** BEGIN **

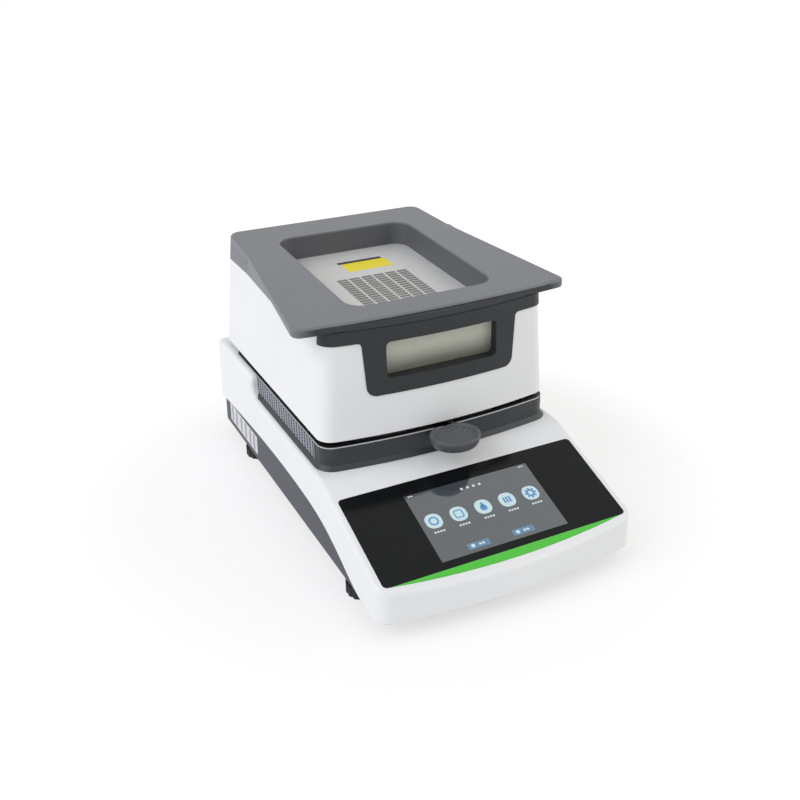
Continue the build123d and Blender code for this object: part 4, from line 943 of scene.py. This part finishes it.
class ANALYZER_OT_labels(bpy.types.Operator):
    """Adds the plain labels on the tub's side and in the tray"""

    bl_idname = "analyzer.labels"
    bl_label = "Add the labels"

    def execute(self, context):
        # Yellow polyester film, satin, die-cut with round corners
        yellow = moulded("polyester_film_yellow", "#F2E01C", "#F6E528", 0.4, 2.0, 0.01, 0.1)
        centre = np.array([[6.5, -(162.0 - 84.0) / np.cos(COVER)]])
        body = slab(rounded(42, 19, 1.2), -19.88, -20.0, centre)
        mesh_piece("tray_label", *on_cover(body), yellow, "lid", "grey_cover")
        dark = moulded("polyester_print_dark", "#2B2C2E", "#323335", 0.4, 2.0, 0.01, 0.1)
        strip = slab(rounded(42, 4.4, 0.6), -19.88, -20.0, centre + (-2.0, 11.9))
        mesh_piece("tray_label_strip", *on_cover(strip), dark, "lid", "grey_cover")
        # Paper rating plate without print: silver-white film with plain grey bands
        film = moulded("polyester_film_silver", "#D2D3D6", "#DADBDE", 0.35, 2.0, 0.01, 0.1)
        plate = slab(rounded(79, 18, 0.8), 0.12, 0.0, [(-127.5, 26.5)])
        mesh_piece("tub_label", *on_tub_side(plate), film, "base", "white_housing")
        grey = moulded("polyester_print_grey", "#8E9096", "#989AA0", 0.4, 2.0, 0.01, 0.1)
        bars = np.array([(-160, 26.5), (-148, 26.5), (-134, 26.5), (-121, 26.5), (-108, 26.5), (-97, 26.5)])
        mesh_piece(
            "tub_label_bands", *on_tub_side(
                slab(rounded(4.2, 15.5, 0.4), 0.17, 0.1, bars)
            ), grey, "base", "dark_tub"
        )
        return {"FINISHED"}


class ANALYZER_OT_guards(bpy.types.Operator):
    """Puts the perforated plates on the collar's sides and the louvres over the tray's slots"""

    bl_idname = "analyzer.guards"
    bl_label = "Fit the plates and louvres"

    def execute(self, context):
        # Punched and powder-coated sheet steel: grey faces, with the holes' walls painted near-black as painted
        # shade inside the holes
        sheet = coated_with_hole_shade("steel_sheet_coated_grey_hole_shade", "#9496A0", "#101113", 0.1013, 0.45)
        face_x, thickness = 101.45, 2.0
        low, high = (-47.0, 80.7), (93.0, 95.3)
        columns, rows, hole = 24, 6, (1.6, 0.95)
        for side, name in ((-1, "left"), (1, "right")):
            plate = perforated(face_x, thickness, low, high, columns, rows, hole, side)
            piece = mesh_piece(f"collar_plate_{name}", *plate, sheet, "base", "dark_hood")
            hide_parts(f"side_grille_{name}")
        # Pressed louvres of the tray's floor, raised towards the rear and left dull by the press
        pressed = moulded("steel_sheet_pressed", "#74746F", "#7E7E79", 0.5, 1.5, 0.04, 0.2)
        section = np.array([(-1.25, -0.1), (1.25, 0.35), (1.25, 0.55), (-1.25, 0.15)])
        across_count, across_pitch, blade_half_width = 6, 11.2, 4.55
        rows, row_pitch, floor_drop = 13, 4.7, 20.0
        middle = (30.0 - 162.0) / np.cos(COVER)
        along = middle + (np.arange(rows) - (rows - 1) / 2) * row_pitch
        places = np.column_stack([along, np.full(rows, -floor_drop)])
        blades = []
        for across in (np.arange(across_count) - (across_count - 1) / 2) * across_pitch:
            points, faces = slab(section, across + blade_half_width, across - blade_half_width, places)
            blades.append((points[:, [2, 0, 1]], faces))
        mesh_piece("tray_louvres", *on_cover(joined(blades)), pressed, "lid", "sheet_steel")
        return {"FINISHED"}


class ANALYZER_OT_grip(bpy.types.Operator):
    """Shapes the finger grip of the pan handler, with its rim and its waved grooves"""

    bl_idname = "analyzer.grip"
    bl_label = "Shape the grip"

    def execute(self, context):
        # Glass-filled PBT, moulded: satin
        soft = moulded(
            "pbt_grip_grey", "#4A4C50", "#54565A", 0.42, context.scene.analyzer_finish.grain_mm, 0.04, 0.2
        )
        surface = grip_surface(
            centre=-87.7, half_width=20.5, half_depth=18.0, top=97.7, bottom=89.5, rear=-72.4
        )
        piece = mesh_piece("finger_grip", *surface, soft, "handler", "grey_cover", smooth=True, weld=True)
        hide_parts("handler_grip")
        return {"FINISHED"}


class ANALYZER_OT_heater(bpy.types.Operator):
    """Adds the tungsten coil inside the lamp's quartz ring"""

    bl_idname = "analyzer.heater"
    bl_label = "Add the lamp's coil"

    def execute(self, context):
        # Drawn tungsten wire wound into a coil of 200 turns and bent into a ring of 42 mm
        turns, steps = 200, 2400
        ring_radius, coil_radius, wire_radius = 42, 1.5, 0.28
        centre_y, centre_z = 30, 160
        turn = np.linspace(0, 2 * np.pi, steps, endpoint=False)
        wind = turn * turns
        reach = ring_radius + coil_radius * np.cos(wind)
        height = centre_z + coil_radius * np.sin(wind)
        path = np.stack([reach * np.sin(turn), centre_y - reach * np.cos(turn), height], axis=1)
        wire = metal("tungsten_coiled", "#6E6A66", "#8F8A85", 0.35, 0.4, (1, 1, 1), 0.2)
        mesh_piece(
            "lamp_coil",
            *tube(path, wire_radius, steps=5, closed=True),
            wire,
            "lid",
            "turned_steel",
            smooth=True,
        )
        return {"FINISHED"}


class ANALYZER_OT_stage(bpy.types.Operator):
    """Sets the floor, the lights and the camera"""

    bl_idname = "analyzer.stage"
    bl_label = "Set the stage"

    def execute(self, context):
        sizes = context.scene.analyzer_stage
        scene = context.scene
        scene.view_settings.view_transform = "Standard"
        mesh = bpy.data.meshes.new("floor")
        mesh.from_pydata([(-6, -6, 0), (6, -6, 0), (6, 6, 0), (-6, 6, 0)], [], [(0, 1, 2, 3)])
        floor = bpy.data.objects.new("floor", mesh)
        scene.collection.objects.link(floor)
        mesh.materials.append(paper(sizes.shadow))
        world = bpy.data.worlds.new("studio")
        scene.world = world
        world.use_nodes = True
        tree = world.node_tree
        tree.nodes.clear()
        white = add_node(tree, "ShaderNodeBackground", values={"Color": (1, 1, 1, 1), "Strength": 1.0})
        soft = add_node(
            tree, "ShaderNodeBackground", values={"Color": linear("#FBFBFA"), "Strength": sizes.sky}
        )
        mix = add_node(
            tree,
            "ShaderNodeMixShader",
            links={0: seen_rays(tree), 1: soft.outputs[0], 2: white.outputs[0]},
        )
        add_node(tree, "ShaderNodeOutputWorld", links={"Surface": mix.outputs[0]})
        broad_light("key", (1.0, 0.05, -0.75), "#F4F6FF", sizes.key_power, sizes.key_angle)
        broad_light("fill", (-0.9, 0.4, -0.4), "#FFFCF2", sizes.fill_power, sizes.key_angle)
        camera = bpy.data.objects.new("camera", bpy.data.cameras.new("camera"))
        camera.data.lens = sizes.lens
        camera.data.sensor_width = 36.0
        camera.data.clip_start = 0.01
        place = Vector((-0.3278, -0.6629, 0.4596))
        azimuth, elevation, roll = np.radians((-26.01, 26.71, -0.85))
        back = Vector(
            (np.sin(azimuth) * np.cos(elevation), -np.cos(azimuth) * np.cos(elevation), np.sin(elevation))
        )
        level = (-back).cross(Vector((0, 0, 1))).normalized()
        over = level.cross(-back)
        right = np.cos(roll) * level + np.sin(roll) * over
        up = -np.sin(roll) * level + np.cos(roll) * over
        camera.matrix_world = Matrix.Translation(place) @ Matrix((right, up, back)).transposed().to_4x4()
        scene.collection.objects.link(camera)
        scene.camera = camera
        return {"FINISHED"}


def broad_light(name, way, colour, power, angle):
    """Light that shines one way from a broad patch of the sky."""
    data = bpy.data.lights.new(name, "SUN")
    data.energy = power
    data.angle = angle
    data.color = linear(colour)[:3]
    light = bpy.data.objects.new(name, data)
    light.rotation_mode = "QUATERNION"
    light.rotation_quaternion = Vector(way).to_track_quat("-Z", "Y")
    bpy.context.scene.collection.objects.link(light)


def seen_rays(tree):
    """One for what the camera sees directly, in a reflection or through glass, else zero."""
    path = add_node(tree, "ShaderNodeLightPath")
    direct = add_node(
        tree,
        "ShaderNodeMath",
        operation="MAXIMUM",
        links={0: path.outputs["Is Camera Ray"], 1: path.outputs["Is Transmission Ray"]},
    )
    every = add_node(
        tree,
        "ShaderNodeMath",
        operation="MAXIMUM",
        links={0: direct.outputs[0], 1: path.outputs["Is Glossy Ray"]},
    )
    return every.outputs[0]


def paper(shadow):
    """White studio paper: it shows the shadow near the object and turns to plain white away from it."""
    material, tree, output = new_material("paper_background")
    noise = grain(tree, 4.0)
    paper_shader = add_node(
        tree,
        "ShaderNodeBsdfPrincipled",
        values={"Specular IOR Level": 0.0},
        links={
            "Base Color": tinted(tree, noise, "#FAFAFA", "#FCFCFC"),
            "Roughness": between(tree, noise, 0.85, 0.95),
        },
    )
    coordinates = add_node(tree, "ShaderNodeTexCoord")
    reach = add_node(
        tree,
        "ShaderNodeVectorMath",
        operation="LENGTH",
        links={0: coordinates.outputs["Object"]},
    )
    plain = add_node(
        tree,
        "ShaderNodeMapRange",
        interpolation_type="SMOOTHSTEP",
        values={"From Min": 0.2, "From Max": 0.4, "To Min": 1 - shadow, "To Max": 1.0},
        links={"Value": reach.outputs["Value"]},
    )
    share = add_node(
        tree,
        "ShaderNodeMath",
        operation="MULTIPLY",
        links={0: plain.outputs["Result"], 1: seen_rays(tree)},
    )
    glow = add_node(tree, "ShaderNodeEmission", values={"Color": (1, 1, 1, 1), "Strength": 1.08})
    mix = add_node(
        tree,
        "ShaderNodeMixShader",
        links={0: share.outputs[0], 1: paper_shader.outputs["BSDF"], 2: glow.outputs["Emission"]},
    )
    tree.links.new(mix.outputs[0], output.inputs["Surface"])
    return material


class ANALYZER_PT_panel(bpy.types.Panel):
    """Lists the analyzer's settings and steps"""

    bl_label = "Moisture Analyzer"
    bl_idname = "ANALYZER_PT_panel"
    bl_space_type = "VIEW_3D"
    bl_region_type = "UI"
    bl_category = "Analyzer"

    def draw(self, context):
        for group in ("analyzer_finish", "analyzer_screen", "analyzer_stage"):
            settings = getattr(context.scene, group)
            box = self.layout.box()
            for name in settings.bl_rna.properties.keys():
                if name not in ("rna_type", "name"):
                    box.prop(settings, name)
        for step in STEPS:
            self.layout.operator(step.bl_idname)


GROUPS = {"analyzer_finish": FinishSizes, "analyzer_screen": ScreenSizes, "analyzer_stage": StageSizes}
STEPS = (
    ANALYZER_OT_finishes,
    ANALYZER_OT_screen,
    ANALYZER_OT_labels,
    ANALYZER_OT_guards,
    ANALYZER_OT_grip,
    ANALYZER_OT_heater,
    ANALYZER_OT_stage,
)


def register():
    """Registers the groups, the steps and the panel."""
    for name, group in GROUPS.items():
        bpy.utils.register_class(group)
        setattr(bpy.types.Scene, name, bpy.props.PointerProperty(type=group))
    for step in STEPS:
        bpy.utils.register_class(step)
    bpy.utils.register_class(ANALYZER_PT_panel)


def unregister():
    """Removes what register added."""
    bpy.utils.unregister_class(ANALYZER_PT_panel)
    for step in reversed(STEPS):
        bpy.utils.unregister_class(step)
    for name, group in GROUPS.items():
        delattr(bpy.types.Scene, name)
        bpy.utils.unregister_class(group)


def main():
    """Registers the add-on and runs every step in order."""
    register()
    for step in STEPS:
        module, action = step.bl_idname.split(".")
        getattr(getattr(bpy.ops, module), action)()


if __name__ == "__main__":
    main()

** END **

| WHAT YOU ARE ASKED TO DO |
Without changing anything, quote the lines from the top of the data to the line that contains "the perforated plates", including that line.

| SOLUTION TO THE EXERCISE |
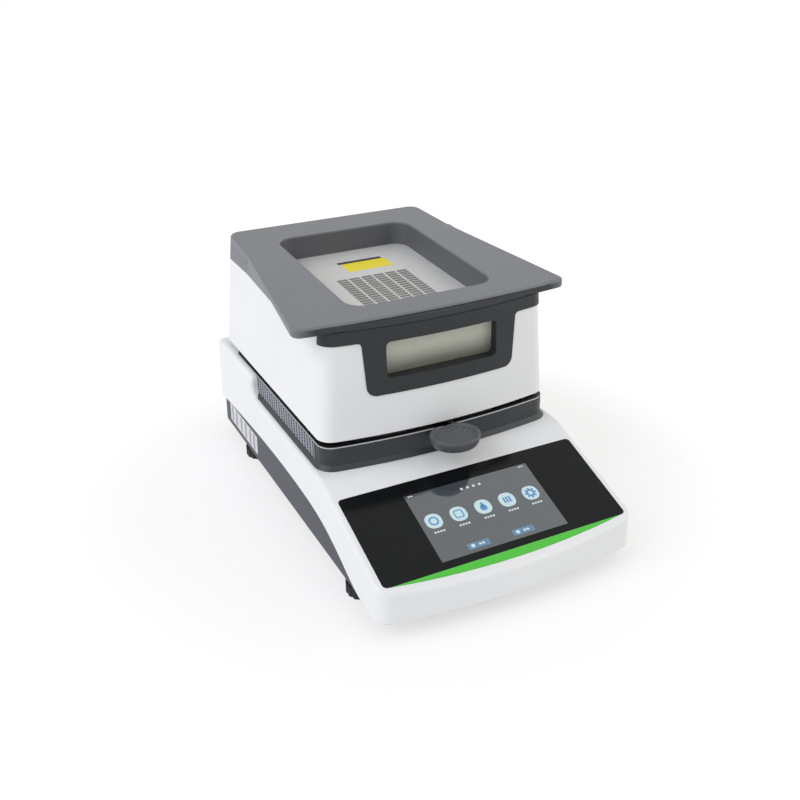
Continue the build123d and Blender code for this object: part 4, from line 943 of scene.py. This part finishes it.
class ANALYZER_OT_labels(bpy.types.Operator):
    """Adds the plain labels on the tub's side and in the tray"""

    bl_idname = "analyzer.labels"
    bl_label = "Add the labels"

    def execute(self, context):
        # Yellow polyester film, satin, die-cut with round corners
        yellow = moulded("polyester_film_yellow", "#F2E01C", "#F6E528", 0.4, 2.0, 0.01, 0.1)
        centre = np.array([[6.5, -(162.0 - 84.0) / np.cos(COVER)]])
        body = slab(rounded(42, 19, 1.2), -19.88, -20.0, centre)
        mesh_piece("tray_label", *on_cover(body), yellow, "lid", "grey_cover")
        dark = moulded("polyester_print_dark", "#2B2C2E", "#323335", 0.4, 2.0, 0.01, 0.1)
        strip = slab(rounded(42, 4.4, 0.6), -19.88, -20.0, centre + (-2.0, 11.9))
        mesh_piece("tray_label_strip", *on_cover(strip), dark, "lid", "grey_cover")
        # Paper rating plate without print: silver-white film with plain grey bands
        film = moulded("polyester_film_silver", "#D2D3D6", "#DADBDE", 0.35, 2.0, 0.01, 0.1)
        plate = slab(rounded(79, 18, 0.8), 0.12, 0.0, [(-127.5, 26.5)])
        mesh_piece("tub_label", *on_tub_side(plate), film, "base", "white_housing")
        grey = moulded("polyester_print_grey", "#8E9096", "#989AA0", 0.4, 2.0, 0.01, 0.1)
        bars = np.array([(-160, 26.5), (-148, 26.5), (-134, 26.5), (-121, 26.5), (-108, 26.5), (-97, 26.5)])
        mesh_piece(
            "tub_label_bands", *on_tub_side(
                slab(rounded(4.2, 15.5, 0.4), 0.17, 0.1, bars)
            ), grey, "base", "dark_tub"
        )
        return {"FINISHED"}


class ANALYZER_OT_guards(bpy.types.Operator):
    """Puts the perforated plates on the collar's sides and the louvres over the tray's slots"""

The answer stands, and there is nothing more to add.